Plants, and bringing the outdoors in might “be a trend all day long,” Kelly noted, but “I do think that it contributes to wellness.” It can be as simple as cutting flowers from the back yard, she said, “to accessorize a surface that now you're working at to bring you a little bit of joy.”

Maybe it’s time to clean out the junk drawer

There’s a psychological attribute called perceived control, Robson said, and when you don’t feel like you have control over, say, leaving your house, or having people over, “that increases stress level.” People interpret the stress in different ways, such as anger, boredom, or frustration. “But it's really just lack of control,” she said.

Reorganizing can provide a sense of control over the environment that you're in, she said. Maybe it’s taking the books off the shelf to organize, or cleaning out a cupboard to get rid of things that are expired. Or “just cleaning out that drawer that everyone has in their kitchen which is filled with things of indeterminate origin.” Whatever it is, she said, “the psychological value of taking some sense of control when you have very little is really important.”

A little pretty goes a long way, especially during this time.

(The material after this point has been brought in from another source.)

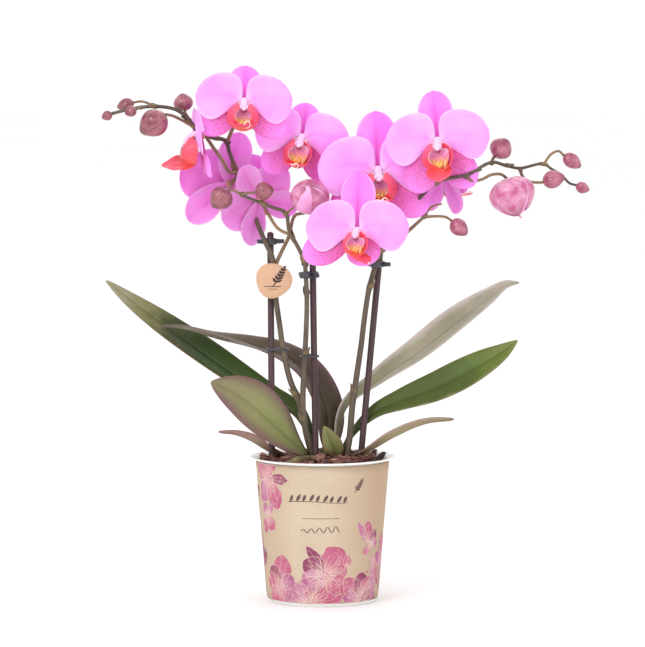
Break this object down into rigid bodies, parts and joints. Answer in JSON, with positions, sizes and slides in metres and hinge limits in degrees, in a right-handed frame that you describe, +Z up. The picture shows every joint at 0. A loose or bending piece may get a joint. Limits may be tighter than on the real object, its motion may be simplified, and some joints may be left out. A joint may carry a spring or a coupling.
{
  "type": "potted orchid",
  "caption": "Moth orchid in a card-wrapped pot: arching stems tied to stakes carry open pink flowers and buds over strap leaves and a bark bed.",
  "frame": {"origin": "centre of the pot's flat underside", "axes": "+Z up along the pot's axis; the open faces of the front flowers look towards -Y; +X is to the right seen from the front"},
  "size_m": [0.359, 0.1323, 0.399],
  "materials": {
    "pot": "satin",
    "sleeve": "matte",
    "bark": "matte",
    "crown": "satin",
    "root": "matte",
    "leaf": "satin",
    "spike": "satin",
    "stake": "satin",
    "clip": "satin",
    "tag": "matte",
    "petal": "satin",
    "lip": "satin",
    "bud": "satin"
  },
  "bodies": {
    "root": {"pot": "pot", "printed_sleeve": "sleeve", "bark_bed": "bark", "crown": "crown", "aerial_root_1": "root", "aerial_root_2": "root", "leaf_left_long": "leaf", "leaf_left_arched": "leaf", "leaf_right_long": "leaf", "leaf_right_wide": "leaf", "leaf_right_small": "leaf", "leaf_left_broad": "leaf", "leaf_left_small": "leaf", "leaf_centre_small": "leaf", "spike_left": "spike", "spike_middle": "spike", "spike_right": "spike", "stake_left": "stake", "stake_middle": "stake", "stake_right": "stake", "clip_left_upper": "clip", "clip_left_lower": "clip", "clip_middle_upper": "clip", "clip_middle_lower": "clip", "clip_right_upper": "clip", "tag": "tag", "flower_left_top_tepals": "petal", "flower_left_top_lip": "lip", "flower_left_side_tepals": "petal", "flower_left_side_lip": "lip", "flower_left_back_tepals": "petal", "flower_left_back_lip": "lip", "flower_middle_top_tepals": "petal", "flower_middle_top_lip": "lip", "flower_middle_front_tepals": "petal", "flower_middle_front_lip": "lip", "flower_middle_low_tepals": "petal", "flower_middle_low_lip": "lip", "flower_middle_back_tepals": "petal", "flower_middle_back_lip": "lip", "flower_right_top_tepals": "petal", "flower_right_top_lip": "lip", "flower_right_back_tepals": "petal", "flower_right_back_lip": "lip", "bud_left_1": "bud", "bud_left_2": "bud", "bud_left_3": "bud", "bud_left_4": "bud", "bud_left_5": "bud", "bud_middle_1": "bud", "bud_middle_2": "bud", "bud_middle_3": "bud", "bud_right_1": "bud", "bud_right_2": "bud", "bud_right_3": "bud", "bud_right_4": "bud", "bud_right_5": "bud", "bud_right_6": "bud"}
  },
  "joints": []
}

Kerrie Kelly, interior designer

Or rethink entire rooms

We’re using our homes in different ways now, Kelly said. “I think people are looking around their houses and saying, ‘I don't need to impress [someone] down the street. I need this house to work for me and speak to me,’” Kelly said. “Sometimes that's as easy as really celebrating a moment … a travel moment or family moment,” by framing a photo and putting it on the wall. “Or it could be changing up a lighting scheme to have a room have layered lights so that it can have one mood in the morning and a totally different ambience at nighttime, so that you can unplug and, you know, take a deep breath … and maybe slide an ottoman under your feet that used to sit under a desk, and just look pretty.”

Maybe there was a room that always sat empty with vacuum marks in the carpet, she said. “Can that now be your yoga studio, can that be a play area for the kids that also has a spot where everything gets tucked away?”

Now, not everyone has the luxury of enough space to dedicate a whole room to a yoga studio, Robson noted. But what we can do, she said, is calibrate our space for stimulation. There’s an inverted curve, she explained, with a point at which ”you're sort of at the optimum degree of stimulation. And if the environment is more stimulating than that we stopped liking it as much.” So we need to find ways to reduce that stimulation that’s getting our heart rates up, or upsetting us, she said. If that’s coming from the TV in the bedroom, maybe it’s time to reconsider that.

When all else fails, paint

Should we be painting our homes soothing colors? “You know, there is tons of research on color,” Robson said, “and there's no consensus. So, paint something a color you like. That's all. Pick something you like that makes you smile. And if hot pink makes you smile, paint your room hot pink, it's fine, it's your room. It's important to find things that bring you a little burst of joy.”